It’s 11 p.m. A beautiful autumn night just at the cusp of October. The wind blows, and with it, the auburn and amber embers of the trees dance through the chilly air. Oh, how it would feel to dance among them and fill my lungs with the crisp wisps of nature.
But I’m in Bapst. And I’m struggling to commit to memory the difference between an alpha and a beta glycosidic bond. So I’ll be here for a while.
At such a time, it’s easy to find yourself asking: What’s the point? Who cares? Certainly I’ll NEVER need to know any of the information I’m learning in general biology. Seldom will a potential employer hand me a scantron sheet at an interview and ask me to whip out my trusty ol’ No. 2 pencil. So why am I doing it?
Maybe I should just be in CSOM. Then I’d be taking classes about Excel spreadsheets. Perhaps it’d be a bit dry, but at least I’d be learning PRACTICAL skills in life. If I was in CSOM, I would absolutely know why I was there—to prepare myself for the business world, and get a good job. I would have a definite purpose. I would never need to think about it.
On the first day of English class during my sophomore year of high school, my teacher, Mr. Dowd, asked the class a question: Why are we here? And every student agreed that we were there because of truancy laws. After being pushed a little, though, we found that we were also there to we could get good grades. Mr. Dowd asked why. Well, to get into a good college, of course. Why? To get a good job. Mr. Dowd continued with his boyish manner of questioning. We want good jobs to make lots of money. He answered the next one for us: “You want to make lots of money so that you can have a nice house and a nice car and attract a hot wife.” The point of the conversation was to try to give us a little perspective on what we were doing and to make the joke that we were reading Huck Finn in order to get laid.

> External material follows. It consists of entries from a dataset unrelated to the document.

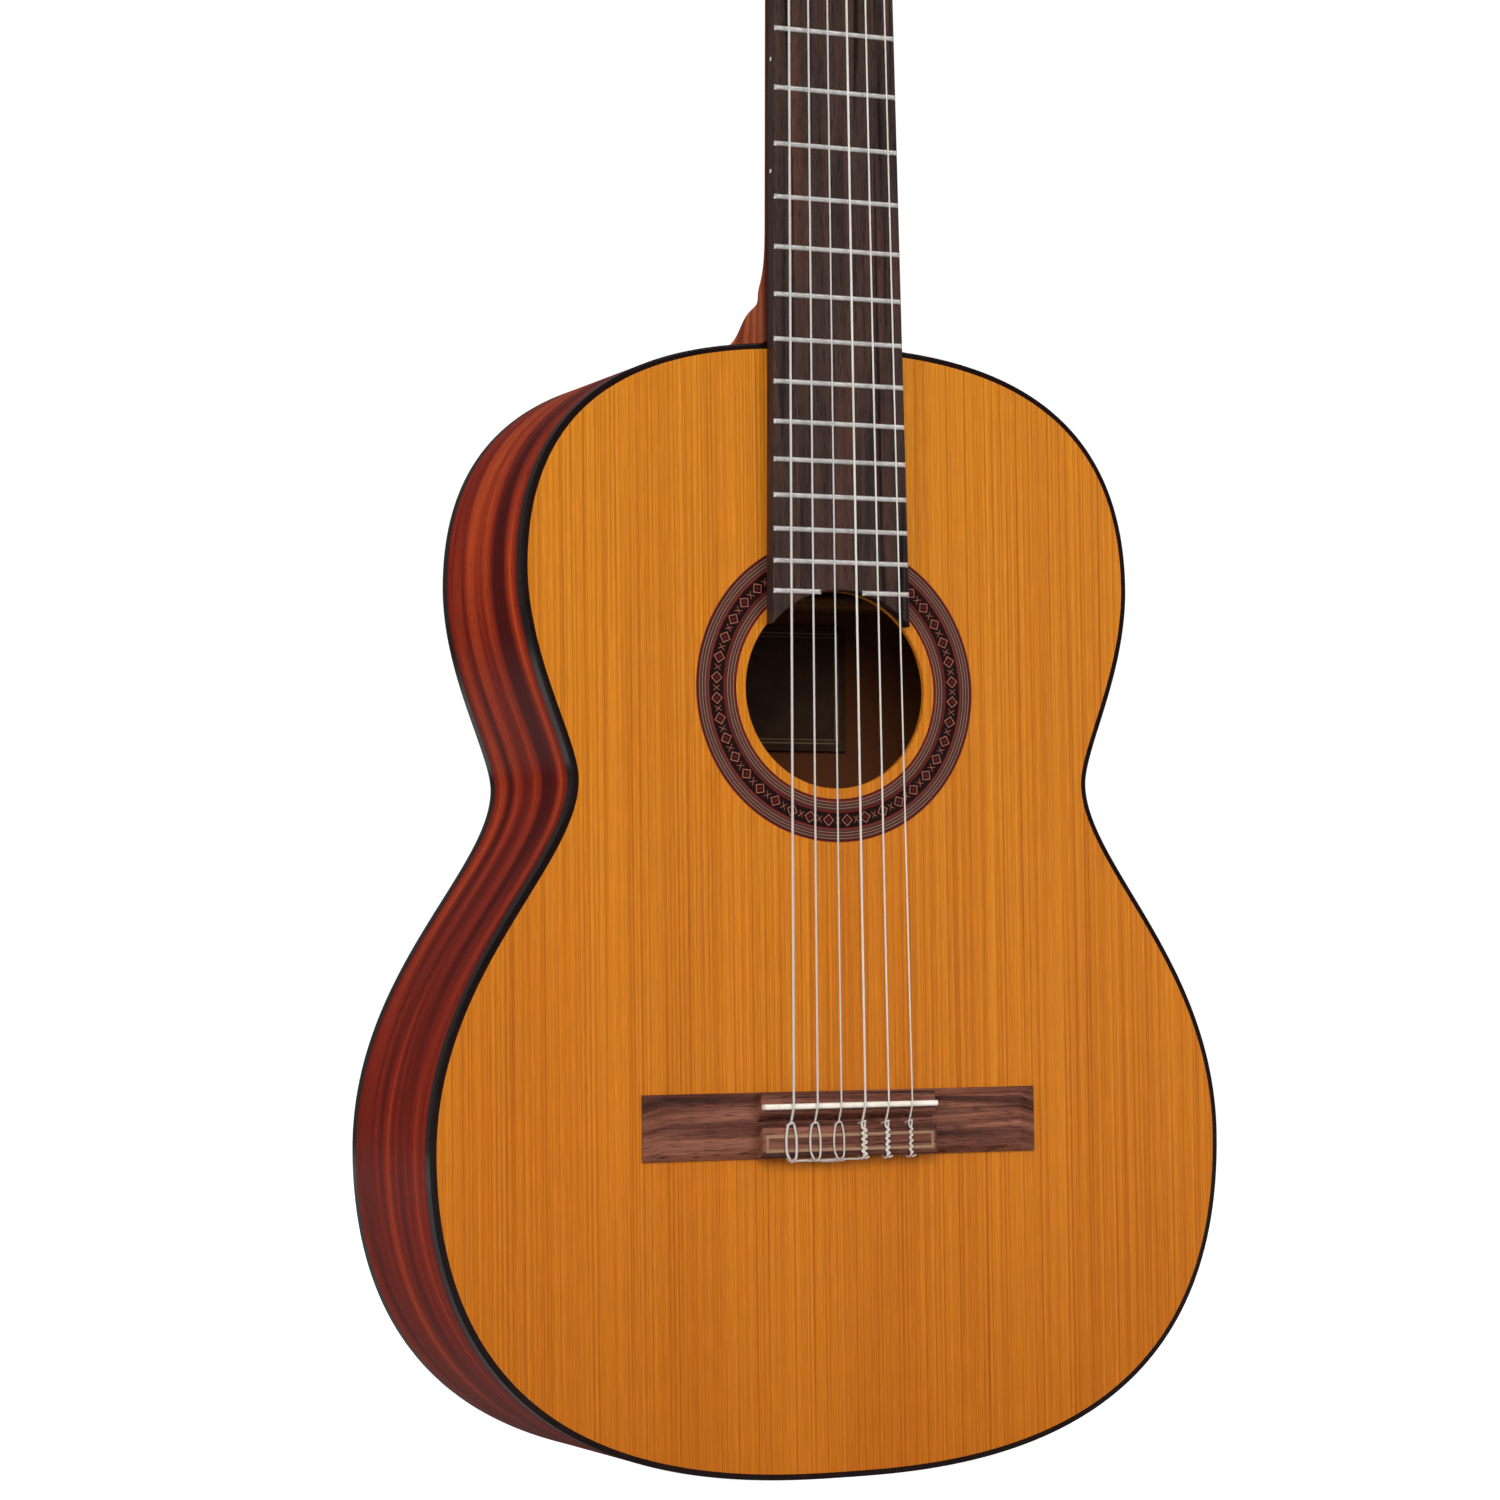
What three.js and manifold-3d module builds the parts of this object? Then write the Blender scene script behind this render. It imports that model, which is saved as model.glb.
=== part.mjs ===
// Classical guitar, full size, 650 mm scale, modelled standing on its tail. X runs across the body,
// towards the treble side. Y runs from front to back, and Z up the neck. Millimetres. Everything is
// placed from the front face of the soundboard, where y is 0; the last group then centres the depth. A
// bench would part it into a hollow box (top, back, two ribs, linings, bindings and braces), a neck with
// its fretboard and slotted head, a bridge, six strings, and two plates of three worm-driven string
// rollers.

import * as THREE from "three";
import { mergeVertices } from "three/addons/utils/BufferGeometryUtils.js";
import Module from "manifold-3d";

const wasm = await Module();
wasm.setup();

// ---- Driving dimensions -------------------------------------------------------------------------

const GAP = 0.2; // glue line left between two fitted pieces

// Body outline: half widths, and how far each one lies above the tail.
const BODY_LENGTH = 485;
const LOWER_BOUT = { halfWidth: 186, z: 141 };
const WAIST = { halfWidth: 122, z: 296 };
const UPPER_BOUT = { halfWidth: 144, z: 384 };
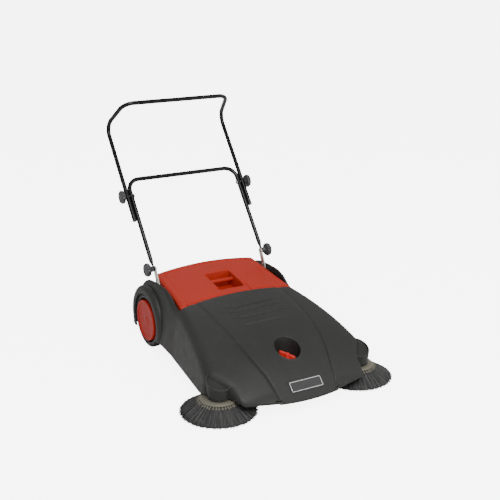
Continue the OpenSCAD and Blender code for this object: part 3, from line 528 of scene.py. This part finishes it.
# steps across the boss: inset from its edge, depth below its rim
bossSteps = [(60, 7), (34, 7), (20, 7), (9, 7), (6.5, 6), (5.4, 4), (5, 1.5), (4.4, 0.4), (3.2, 0), (1.6, 0), (0.5, 0.4), (0, 1.6)]


def bossRadius(z):
    return corner["low"] + (corner["high"] - corner["low"]) * (z - 58) / 90


def bossTop(y):
    return corner["top"] + corner["slope"] * (y - corner["y"])


def cornerBoss(side):
    # a dished top that slopes with the hood, a rim and a wall that narrows downwards; the hood hides its inner half
    angle = np.linspace(0, 2 * pi, 145)[None, :-1]
    radius = bossRadius(corner["top"]) + 0 * angle
    for _ in range(3):
        radius = bossRadius(bossTop(corner["y"] + radius * np.sin(angle)))
    inset, depth = np.array(bossSteps, float).T[:, :, None]
    ringR = np.maximum(radius - inset, 0)
    ringZ = bossTop(corner["y"] + ringR * np.sin(angle)) - depth
    t = np.linspace(0, 1, 14)[1:, None]
    wallZ = ringZ[-1:] + (corner["foot"] - ringZ[-1:]) * t
    r, z = np.concatenate([ringR, bossRadius(wallZ)]), np.concatenate([ringZ, wallZ])
    x, y = corner["x"] + r * np.cos(angle), corner["y"] + r * np.sin(angle)
    return place(side * x, y, z), gridQuads(*z.shape, closeColumns=True)


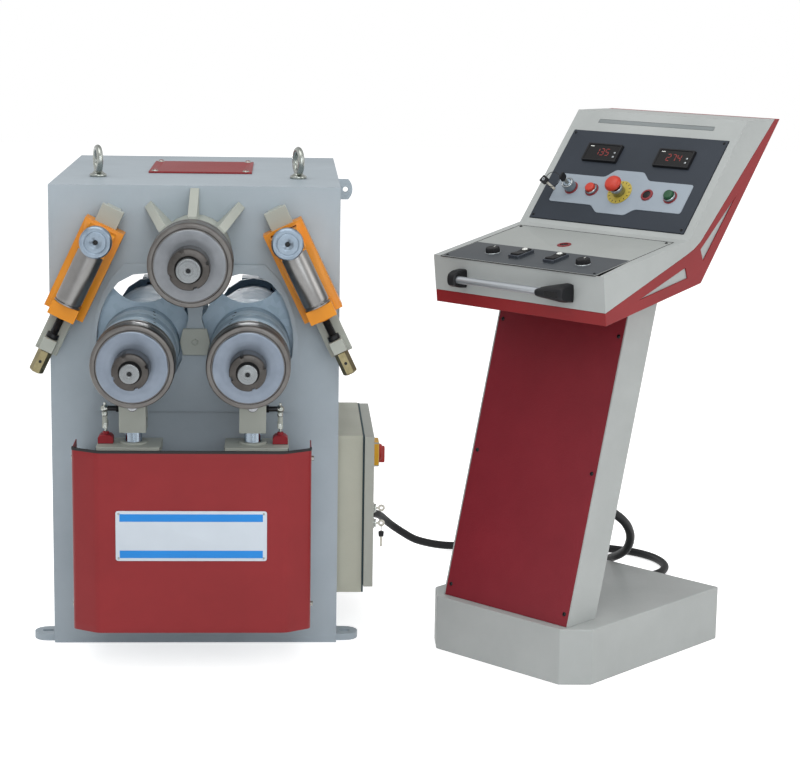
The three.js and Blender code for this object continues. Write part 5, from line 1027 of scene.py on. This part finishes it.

Sometimes it’s easy to get caught up in the rat race of academia and not really question what you’re doing. In school, life is filled with purpose—as long as you don’t think too hard. I have to study right now because I have a test tomorrow and I need to get a good grade on it. After I take that test I have homework to do that will also be graded. After that I have to catch up on reading for my graded class discussion next week. Every day there are classes to attend and there is work to be done, so there is always some sort of purpose. At no point are you ever required to remind yourself why you are doing these things.
If I were to follow Mr. Dowd’s advice, then I probably should switch over to CSOM. On average, according to Boston College’s own post-graduation plans survey, business students make more money out of college (the median starting salary for CSOM students is $60,000, compared to $45,000 for MCAS students), and more money means completing the apparent life objective sooner. I’m just wasting my time studying biology and philosophy—I need expensive cars as soon as possible!
In fact, why stop there? BC undergrad tuition is upward of $50,000. According to Business Insider, on average, college graduates have earned an average starting salary of $27,000, compared to a $42,000 figure for trade school grads. Why not take my tuition money, invest most of it, and then go to trade school? It’s cost effective, I’ll be making money, and I’ll have a PRACTICAL education.
But maybe there’s more to life than that. You may never be asked about Shakespeare or calculus in a job interview, but that doesn’t mean these things don’t have value. My dad was a little discomforted by the idea of me taking a class in the history of Japanese visual art—because on one hand, who cares? But on the other, that is exactly the type of class that enriches a student. A class like that affects a young mind in a way that a spreadsheet never could. Drilling the application of Microsoft Excel into someone’s head does little in the way of exposing them to beautiful art, critical thinking skills, or a new perspective on the world. Learning these “practical” skills is equivalent to teaching a monkey to use a screwdriver—he may be damn good at tightening a screw, but he has no idea why he’s doing it. Teach a monkey about the nuances of Japanese visual art, however, and perhaps he gets hired as Apple’s new director of aesthetics.
My point is that a liberal arts education is important. If everyone were to just learn the basic skills needed to get them into a Fortune 500 company, the world would be full of drones. Plus, let’s be honest, they can teach you to use Excel on the job. A liberal arts education does more than give you the quickest route to the money, the house, and the cars—it teaches students new ways to think about the world, and you can’t put a price on that.
Actually, you can. Apparently it’s more than $50,000 a year. I wonder if any trade school offers some poetry classes.